Wohnsinn-Kolumne: Frühlingsgefühle
In den letzten Monaten verbrachte ich die meiste Zeit zu Hause in meiner WG– natürlich diesem nervigen Virus und der eisigen Kälte geschuldet. Hin und wieder konnte ich durch den dichten Nebel gerade noch die Spitzen des Doms erahnen, der mich daran erinnerte, wo ich mich gerade befand. Das sonst so lebendige und laute Regensburg war Mitte Februar nur noch eine verschwommene Erinnerung und ich fühlte mich von Tag zu Tag mehr eingesperrt. Doch dann zog ich eines Tages Ende Februar meine Vorhänge zur Seite – in der Erwartung die gewohnten grauen Wolken zu erblicken – als mir ein warmer Sonnenstrahl auf das blasse Gesicht fiel.
von Paula Kühn
Verwundert öffnete ich das Fenster und streckte meine Nase hinaus. Zartes Vogelgezwitscher drang in mein kleines Zimmer und die Luft, die hineinwehte lies mich zum ersten Mal seit Monaten nicht frösteln. Ich war auf einen Schlag hellwach – verrückt, dachte ich noch, welchen Einfluss Wetter auf unseren Gemütszustand haben kann – und hüpfte in die Küche, wo ich meine Mitbewohnerin traf, die ähnlich beschwingt wie ich selbst, gerade ihren Kaffee schlürfte. Zehn Minuten später hatten wir all unsere Hausarbeits- und Lernpläne über den Haufen geworfen und machten uns bereit in die Stadt zu gehen. Egal wohin, Hauptsache Sonne.

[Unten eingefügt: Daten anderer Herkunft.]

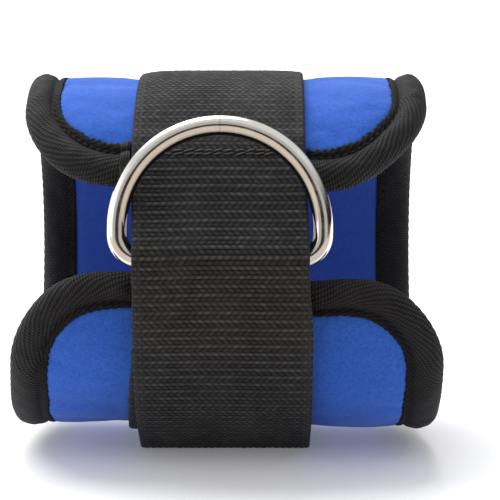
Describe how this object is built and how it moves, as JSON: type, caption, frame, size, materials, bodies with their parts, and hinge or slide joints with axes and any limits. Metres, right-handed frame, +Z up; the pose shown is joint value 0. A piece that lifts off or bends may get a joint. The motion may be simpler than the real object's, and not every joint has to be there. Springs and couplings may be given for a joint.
{
  "type": "ankle cuff",
  "caption": "Padded ankle cuff with a webbing strap that passes through a metal D-ring and folds back to close, for clipping a cable or band to the ankle",
  "frame": {"origin": "centre of the bounding box in X and Y, on the surface the cuff lies on", "axes": "+X along the cuff's axis, -Y the side with the gap between the flaps and the ring, +Z up"},
  "size_m": [0.12, 0.1178, 0.1135],
  "materials": {
    "cover_blue": "matt knitted nylon over neoprene foam",
    "lining_blue": "matt brushed nylon",
    "foam": "closed-cell foam, hidden",
    "binding_black": "ribbed binding tape, slight sheen",
    "webbing_black": "woven nylon webbing, slight sheen",
    "hook_loop_black": "hook-and-loop pile",
    "thread_dark": "twisted polyester thread",
    "thread_light": "twisted polyester thread, shiny",
    "plated_steel": "bright plated"
  },
  "bodies": {
    "cuff": {"outer_cover": "cover_blue", "foam_core": "foam", "inner_lining": "lining_blue", "edge_binding": "binding_black", "binding_end_tab": "binding_black", "binding_stitching": "thread_dark", "body_webbing": "webbing_black", "anchor_stitching": "thread_light", "ring_keeper": "webbing_black", "keeper_stitching": "thread_dark", "loop_patch": "hook_loop_black", "loop_stitching": "thread_dark"},
    "ring": {"d_ring": "plated_steel"},
    "tail": {"strap_tail": "webbing_black", "hook_patch": "hook_loop_black", "hook_stitching": "thread_dark"}
  },
  "joints": [
    {"name": "ring_swing", "type": "hinge", "parent": "cuff", "child": "ring", "pos_m": [-0.0017, -0.05264, 0.06456], "axis": [1, 0, 0], "range_deg": [0, 90]},
    {"name": "strap_peel", "type": "hinge", "parent": "cuff", "child": "tail", "pos_m": [-0.0017, -0.05799, 0.06288], "axis": [-1, 0, 0], "range_deg": [0, 75]}
  ]
}
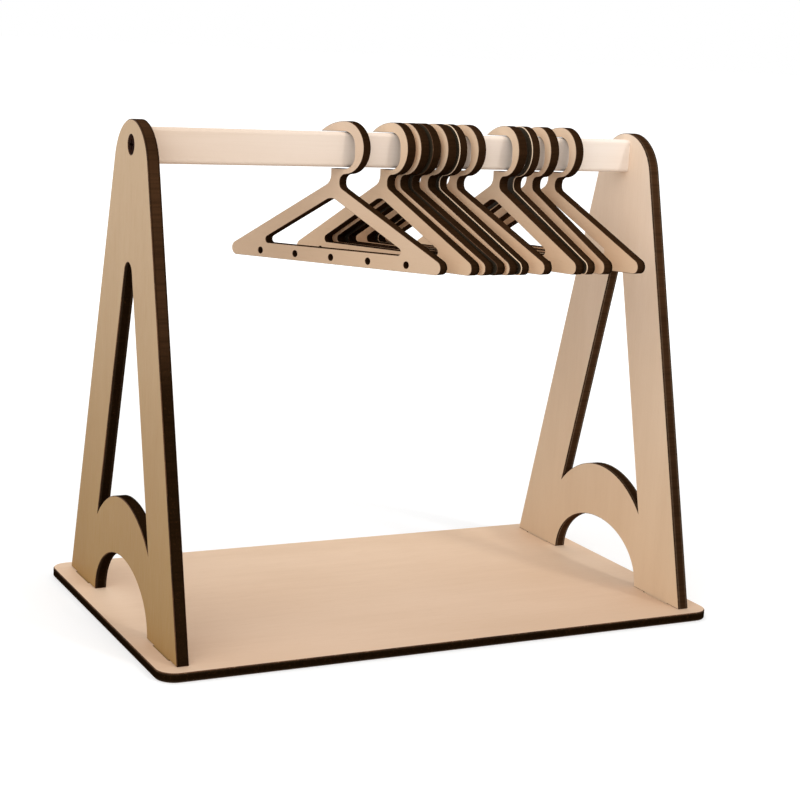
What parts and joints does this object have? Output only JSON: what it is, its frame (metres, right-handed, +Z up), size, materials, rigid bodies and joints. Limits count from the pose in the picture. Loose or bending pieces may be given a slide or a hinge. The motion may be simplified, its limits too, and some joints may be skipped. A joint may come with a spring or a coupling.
{
  "type": "earring display stand",
  "caption": "Small plywood display stand shaped like a clothes rail: A-shaped side frames on a base, a flat bar, and sliding hangers with holes for ear wires.",
  "frame": {"origin": "centre of the base's underside", "axes": "+X along the bar to the right, -Y to the front, +Z up"},
  "size_m": [0.2, 0.118, 0.1638],
  "materials": {
    "base_plywood": "bare plywood, edges browned by the laser",
    "frame_plywood": "bare plywood, edges browned by the laser",
    "hanger_plywood": "bare plywood, edges browned by the laser",
    "bar_wood": "bare pale wood, sanded",
    "black_screw": "black"
  },
  "bodies": {
    "stand": {"base_plate": "base_plywood", "left_side_frame": "frame_plywood", "right_side_frame": "frame_plywood", "hanging_bar": "bar_wood", "bar_screws": "black_screw"},
    "hanger_01": {"hanger_01": "hanger_plywood"},
    "hanger_02": {"hanger_02": "hanger_plywood"},
    "hanger_03": {"hanger_03": "hanger_plywood"},
    "hanger_04": {"hanger_04": "hanger_plywood"},
    "hanger_05": {"hanger_05": "hanger_plywood"},
    "hanger_06": {"hanger_06": "hanger_plywood"},
    "hanger_07": {"hanger_07": "hanger_plywood"},
    "hanger_08": {"hanger_08": "hanger_plywood"},
    "hanger_09": {"hanger_09": "hanger_plywood"},
    "hanger_10": {"hanger_10": "hanger_plywood"},
    "hanger_11": {"hanger_11": "hanger_plywood"}
  },
  "joints": [
    {"name": "hanger_01_slide", "type": "slide", "parent": "stand", "child": "hanger_01", "axis": [1, 0, 0], "range_m": [-0.049, 0]},
    {"name": "hanger_02_slide", "type": "slide", "parent": "stand", "child": "hanger_02", "axis": [1, 0, 0], "range_m": [-0.0061, 0]},
    {"name": "hanger_03_slide", "type": "slide", "parent": "stand", "child": "hanger_03", "axis": [1, 0, 0], "range_m": [-0.0011, 0]},
    {"name": "hanger_04_slide", "type": "slide", "parent": "stand", "child": "hanger_04", "axis": [1, 0, 0], "range_m": [-0.0006, 0]},
    {"name": "hanger_05_slide", "type": "slide", "parent": "stand", "child": "hanger_05", "axis": [1, 0, 0], "range_m": [-0.0007, 0]},
    {"name": "hanger_06_slide", "type": "slide", "parent": "stand", "child": "hanger_06", "axis": [1, 0, 0], "range_m": [-0.0006, 0]},
    {"name": "hanger_07_slide", "type": "slide", "parent": "stand", "child": "hanger_07", "axis": [1, 0, 0], "range_m": [-0.0006, 0]},
    {"name": "hanger_08_slide", "type": "slide", "parent": "stand", "child": "hanger_08", "axis": [1, 0, 0], "range_m": [-0.0079, 0]},
    {"name": "hanger_09_slide", "type": "slide", "parent": "stand", "child": "hanger_09", "axis": [1, 0, 0], "range_m": [-0.0006, 0]},
    {"name": "hanger_10_slide", "type": "slide", "parent": "stand", "child": "hanger_10", "axis": [1, 0, 0], "range_m": [-0.0029, 0]},
    {"name": "hanger_11_slide", "type": "slide", "parent": "stand", "child": "hanger_11", "axis": [1, 0, 0], "range_m": [-0.0006, 0.0182]}
  ]
}
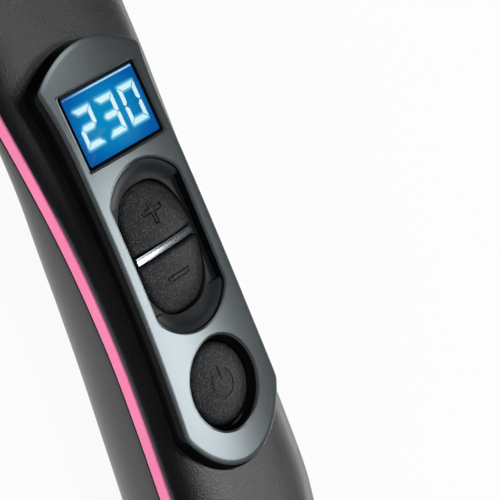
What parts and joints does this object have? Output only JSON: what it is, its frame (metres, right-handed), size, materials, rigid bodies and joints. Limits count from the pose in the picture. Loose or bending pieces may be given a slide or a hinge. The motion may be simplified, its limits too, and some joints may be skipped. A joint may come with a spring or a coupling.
{
  "type": "heated hair straightening brush",
  "caption": "Paddle brush for straightening hair: heated toothed plate ringed by cool pins, and a handle with a digital display, temperature keys, a power key and a swivelling cord outlet.",
  "frame": {"origin": "under the middle of the brush's box, on the surface that it lies on", "axes": "+X from the head to the tail, +Y to the right of the control panel when the display's figures are upright, +Z out of the panel and the teeth"},
  "size_m": [0.288, 0.0776, 0.0422],
  "materials": {
    "shell_black": "fine grained matte",
    "trim_pink": "satin",
    "frame_black": "satin",
    "pin_black": "satin",
    "piano_black": "high gloss",
    "plate_red": "glossy glaze",
    "tip_black": "matte",
    "chassis_grey": "matte, heat resistant",
    "ptc_ceramic": "fired",
    "mica": "mica board",
    "clamp_alu": "plain",
    "screw_steel": "zinc plated",
    "shield_alu": "bright",
    "sensor_green": "epoxy bead",
    "fuse_ceramic": "glazed",
    "lead_white": "silicone sleeve",
    "fascia_gunmetal": "satin",
    "lens_clear": "clear window",
    "display_blue": "backlit",
    "digit_white": "backlit figures",
    "button_rubber": "fine grained matte",
    "divider_chrome": "polished",
    "board_green": "solder resist",
    "dome_silicone": "silicone",
    "parts_dark": "moulded",
    "bush_black": "satin",
    "contact_brass": "plain",
    "block_cream": "moulded"
  },
  "bodies": {
    "brush": {"front_housing": "shell_black", "back_housing": "shell_black", "side_trim": "trim_pink", "pin_frame": "frame_black", "edge_pins": "pin_black", "plate_surround": "piano_black", "heating_plate": "plate_red", "heating_teeth": "plate_red", "tooth_tips": "tip_black", "head_chassis": "chassis_grey", "heater_slabs": "ptc_ceramic", "mica_sheet": "mica", "heater_clamp": "clamp_alu", "clamp_screws": "screw_steel", "heat_shield": "shield_alu", "thermistor": "sensor_green", "thermal_fuse": "fuse_ceramic", "heater_leads": "lead_white", "panel_plinth": "piano_black", "control_fascia": "fascia_gunmetal", "display_bezel": "piano_black", "display_lens": "lens_clear", "display_module": "display_blue", "display_digits": "digit_white", "divider_bar": "divider_chrome", "control_board": "board_green", "dome_switches": "dome_silicone", "power_board": "board_green", "board_parts": "parts_dark", "contact_block": "block_cream", "contact_springs": "contact_brass", "housing_screws": "screw_steel"},
    "plus": {"plus_button": "button_rubber"},
    "minus": {"minus_button": "button_rubber"},
    "power": {"power_button": "button_rubber"},
    "swivel": {"swivel_bush": "bush_black", "slip_rings": "contact_brass"}
  },
  "joints": [
    {"name": "plus_press", "type": "slide", "parent": "brush", "child": "plus", "axis": [0, 0, -1], "range_m": [0, 0.0007], "stiffness_N_per_m": 1200, "springref_m": -0.0007},
    {"name": "minus_press", "type": "slide", "parent": "brush", "child": "minus", "axis": [0, 0, -1], "range_m": [0, 0.0007], "stiffness_N_per_m": 1200, "springref_m": -0.0007},
    {"name": "power_press", "type": "slide", "parent": "brush", "child": "power", "axis": [-0.0515, 0, -0.9987], "range_m": [0, 0.0007], "stiffness_N_per_m": 1200, "springref_m": -0.0007},
    {"name": "cord_swivel", "type": "hinge", "parent": "brush", "child": "swivel", "pos_m": [0.13, 0, 0.014], "axis": [1, 0, 0], "continuous": true}
  ]
}
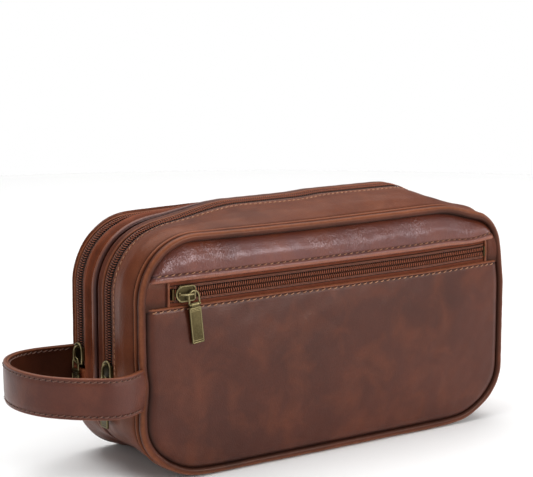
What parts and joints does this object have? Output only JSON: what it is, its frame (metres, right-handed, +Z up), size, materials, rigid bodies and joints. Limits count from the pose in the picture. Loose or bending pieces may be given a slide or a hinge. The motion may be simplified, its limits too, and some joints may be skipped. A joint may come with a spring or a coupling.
{
  "type": "shaving kit bag",
  "caption": "Soft rectangular shaving kit bag with two zipped compartments, a zipped front pocket, piped edges and a side carry strap.",
  "frame": {"origin": "middle of the body's length and depth, on the base", "axes": "+X along the bag, with the strap on the -X side, +Y towards the back of the bag, +Z up; the front pocket looks along -Y"},
  "size_m": [0.3132, 0.0867, 0.1359],
  "materials": {
    "leather": "satin",
    "leather_light": "satin",
    "leather_dark": "satin",
    "zip_tape": "matte",
    "zip_coil": "satin",
    "brass": "satin",
    "thread": "matte",
    "lining": "matte",
    "foam": "matte"
  },
  "bodies": {
    "case": {"pocket_panel_lower": "leather", "front_piping_lower": "leather", "front_gusset_lower": "leather", "front_gusset_inner": "leather", "front_zip_tape_inner": "zip_tape", "front_zip_coil_inner": "zip_coil", "front_zip_tape_ends": "zip_tape", "front_zip_coil_ends": "zip_coil", "front_zip_stops": "brass", "front_zip_end_tabs": "leather_light", "front_foam_lower": "foam", "front_lining_lower": "lining", "pocket_pouch_lower": "lining", "divider": "lining", "seam_piping": "leather_dark", "rear_gusset_inner": "leather_light", "rear_gusset_lower": "leather", "rear_zip_tape_inner": "zip_tape", "rear_zip_coil_inner": "zip_coil", "rear_zip_tape_ends": "zip_tape", "rear_zip_coil_ends": "zip_coil", "rear_zip_stops": "brass", "rear_zip_end_tabs": "leather_light", "rear_panel_lower": "leather", "rear_piping_lower": "leather", "rear_foam_lower": "foam", "rear_lining_lower": "lining", "strap_roots": "leather"},
    "front_flap": {"front_panel_upper": "leather", "pocket_panel_upper": "leather", "front_piping_upper": "leather", "front_gusset_outer": "leather", "front_zip_tape_outer": "zip_tape", "front_zip_coil_outer": "zip_coil", "front_foam_upper": "foam", "front_lining_upper": "lining", "pocket_pouch_upper": "lining", "pocket_zip_tapes": "zip_tape", "pocket_zip_coils": "zip_coil", "pocket_zip_stops": "brass", "pocket_end_tab_left": "leather", "pocket_end_tab_right": "leather"},
    "rear_flap": {"rear_panel_upper": "leather", "rear_piping_upper": "leather", "rear_gusset_outer": "leather", "rear_zip_tape_outer": "zip_tape", "rear_zip_coil_outer": "zip_coil", "rear_foam_upper": "foam", "rear_lining_upper": "lining"},
    "strap": {"strap": "leather"},
    "pocket_slider": {"pocket_slider": "brass"},
    "pocket_pull_link": {"pocket_pull_link": "brass"},
    "pocket_pull_tab": {"pocket_pull_tab": "brass"},
    "front_slider": {"front_slider": "brass"},
    "front_pull_link": {"front_pull_link": "brass"},
    "front_pull_tab": {"front_pull_tab": "brass"},
    "rear_slider": {"rear_slider": "brass"},
    "rear_pull_link": {"rear_pull_link": "brass"},
    "rear_pull_tab": {"rear_pull_tab": "brass"}
  },
  "joints": [
    {"name": "front_flap_fold", "type": "hinge", "parent": "case", "child": "front_flap", "pos_m": [0, -0.041, 0.068], "axis": [1, 0, 0], "range_deg": [0, 40]},
    {"name": "rear_flap_fold", "type": "hinge", "parent": "case", "child": "rear_flap", "pos_m": [0, 0.041, 0.068], "axis": [-1, 0, 0], "range_deg": [0, 40]},
    {"name": "pocket_slider_run", "type": "slide", "parent": "front_flap", "child": "pocket_slider", "axis": [1, 0, 0], "range_m": [0, 0.2]},
    {"name": "pocket_pull_swing", "type": "hinge", "parent": "pocket_slider", "child": "pocket_pull_link", "pos_m": [-0.0958, -0.041, 0.1025], "axis": [0, -1, 0], "range_deg": [-35, 90]},
    {"name": "pocket_pull_lift", "type": "hinge", "parent": "pocket_pull_link", "child": "pocket_pull_tab", "pos_m": [-0.0958, -0.0439, 0.0966], "axis": [-1, 0, 0], "range_deg": [0, 130]},
    {"name": "front_slider_run", "type": "slide", "parent": "case", "child": "front_slider", "axis": [0, 0, 1], "range_m": [0, 0.034]},
    {"name": "front_pull_swing", "type": "hinge", "parent": "front_slider", "child": "front_pull_link", "pos_m": [-0.127, -0.007, 0.0533], "axis": [-1, 0, 0], "range_deg": [-75, 75]},
    {"name": "front_pull_lift", "type": "hinge", "parent": "front_pull_link", "child": "front_pull_tab", "pos_m": [-0.1299, -0.007, 0.0474], "axis": [0, 1, 0], "range_deg": [0, 130]},
    {"name": "rear_slider_run", "type": "slide", "parent": "case", "child": "rear_slider", "axis": [0, 0, 1], "range_m": [0, 0.031]},
    {"name": "rear_pull_swing", "type": "hinge", "parent": "rear_slider", "child": "rear_pull_link", "pos_m": [-0.127, 0.0245, 0.0573], "axis": [-1, 0, 0], "range_deg": [-5, 75]},
    {"name": "rear_pull_lift", "type": "hinge", "parent": "rear_pull_link", "child": "rear_pull_tab", "pos_m": [-0.1299, 0.0245, 0.0514], "axis": [0, 1, 0], "range_deg": [0, 130]},
    {"name": "strap_bend", "type": "hinge", "parent": "case", "child": "strap", "pos_m": [-0.14, 0, 0.053], "axis": [0, 1, 0], "range_deg": [-25, 25]}
  ]
}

Keine Handschuhe, kein dicker Schal, keine kuschelige Mütze oder klobige Stiefel – nur Sneaker, ein dünner Pulli, luftige Jeansjacke.
Trotz Maske fühlte ich mich seltsam befreit, und schnell merkte ich, dass es fast allen ähnlich ging. Die ganze Stadt schien froh zu sein, endlich ihren Wohnungen zu entkommen, froh, endlich die lang vermissten Sonnenstrahlen in sich aufsaugen zu können.
Gitarrenklänge wehten über die Steinerne Brücke und alle schienen erleichtert, sich nur noch hinter den Masken und nicht mehr in ihren riesigen Mänteln verstecken zu müssen.
Lange hatte ich nicht mehr so viele Menschen auf einmal gesehen: Fast jeder Platz am Ufer der Donau war besetzt, Sonnenbrillen tragende Mädchen nippten an ihren Aperol Spritz, andere balancierten über Slacklines oder rannten einem Fußball hinterher. Ich war erleichtert: So sollte sich diese Stadt anfühlen. Voller Leben.
Es war das erste Mal seit langem, dass alles normal schien – auch wenn sich natürlich darüber streiten lässt, was genau denn »normal« sei. Aber zum ersten Mal seit Monaten fielen in unserem Gespräch kein einziges Mal die Wörter »Infektionszahlen«, »Impfungen« oder »Lockdown«. Wir sprachen auch nicht darüber, wie beängstigend es eigentlich war, dass wir Ende Februar fast im T-Shirt hier draußen herumlaufen konnten. Wir machten einfach das, was jede*r Student*in am ersten Frühlingstag des Jahres tun würde: Wir kauften ein Eis, etwas zu trinken und setzten uns ans Ufer der Donau, von wo wir auf die Spitzen des Doms blicken konnten, die sich dem hellblauen Himmel entgegenstreckten und fühlten uns wunderbar sorglos.
Wir blieben ewig dort sitzen, redeten und lachten inmitten all der jungen Menschen, die genau das gleiche taten. Die Sonne ließ das Wasser des Flusses glitzern, bis sie irgendwann langsam hinter den bunten Türmchen der Altstadt verschwand und alles in ein warmes, orangenes Licht tauchte.
Jetzt sitze ich wieder in meinem kleinen Zimmer und blicke auf eine graue Wolkendecke. Aber das ist okay. Ich habe wieder ein bisschen Licht am Horizont gesehen: Da draußen gibt es doch noch eine Welt und Regensburg hat seinen Zauber noch lange nicht verloren.
Hoffentlich könnt ihr etwas von meiner neu geschöpften Hoffnung mit in die nächste Woche nehmen, wenn Hannah euch wieder Neues aus ihrem Wohnalltag erzählt!